Poulenc-Les soirées de Nazelles(1936)

Something that has been on my mind lately is how we perceive and evaluate music. I was born near the end of the cutoff for the “millennial” generation, so for me music is something that exists in the environment, it radiates as an MP3 from a computer, played on CDs, and then streamed digitally. For me, music is something that I can conjure with my phone and take anywhere. This personal and mobile music gives us a way to perceive the world that is so different from humans before the 21st century (really, before recording technology) that we often take for granted how special music is. At least before records, you had to physically be present where the music was being created. It was something that exists in that moment, and then once the music is done, you’ve “heard” it. You don’t always get to play it again. It’s why music was, and still is, a communal experience. This piece by Poulenc is a set of variations that are based on improvisations he played at the piano during vacations with friends at his country estate. Each variation is a little musical picture of a different friend, much like Elgar’s more famous Enigma Variations. Poulenc shows off his pianistic brilliance and his ear for textures throughout from moments like the opening slam into the bass, or the delicate and hazy “Le goût du malheur” with hints of Satie and Ravel. The mix of playfulness and severity in these variations is typical of his neoclassical style. Here as piano variations it makes me think of French Baroque keyboard suites. The music is still good without any program information or knowing which friend is referenced when, but still I love the picture of him creating music in the moment for a small group to appreciate in the moment of its creation. We can experience music as the personal digital soundtrack to our lives, and we can still experience it traditionally as a spontaneous act of creation for the limited number of listeners who are there to experience it.

Movements:

Preamble
1. Le comble de la distinction
2. Le cœur sur la main
3. La désinvolture et la discrétion
4. La suite dans les idées
5. Le charme enjôleur
6. Le contentement de soi
7. Le goût du malheur
8. L'alerte vieillesse
Cadence
Final

Chopin-Variations in A, “Souvenir de Paganini”(1829)

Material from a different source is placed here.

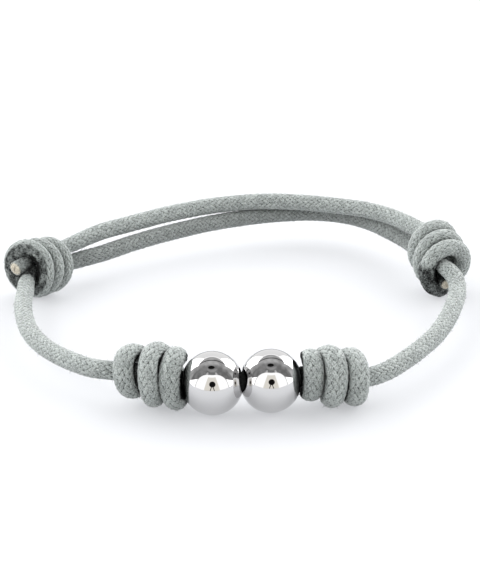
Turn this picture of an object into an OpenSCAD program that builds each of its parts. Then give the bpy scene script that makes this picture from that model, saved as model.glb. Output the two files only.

Every now and then I fall into a listening rabbit hole where I explore music from one composer for a few days, sometimes spilling into weeks or months. Right now, I’m back with Chopin. Odd choice, because I’m already familiar with him, and there’s tons of works in my “to listen to” list that are gathering dust while I replay the same nocturnes again and again. Chopin was the first composer that got me into classical music, so maybe because of how stressful the world is to live in right now, I’m turning back to something comfortable and familiar. And despite the familiarity, some Chopin has been hitting my ears as if for the first time. This “souvenir” is a set of delicate variations on Paganini’s Carnaval of Venice. Instead of virtuosic scratching violin solos, we get Chopin’s delicate nocturne-style piano writing and compact variations over a simple repeating bass. A precursor to his later more elaborate Berceuse. And it’s probably the mix of being a charming melody with a simple harmony (I-V-V-I almost throughout) that got this piece stuck in my head. The earworm’s been living in my brain for three days, but I don’t mind too much. Each variation adds a new arabesque figure into the mix, new ornaments, glittering extra-notes, and baroque figurations. And the calmer atmosphere makes me feel like I’m listening to music that could go on forever, constantly playing around with the melody. Feeling like one of those summer afternoons you wish wouldn’t end.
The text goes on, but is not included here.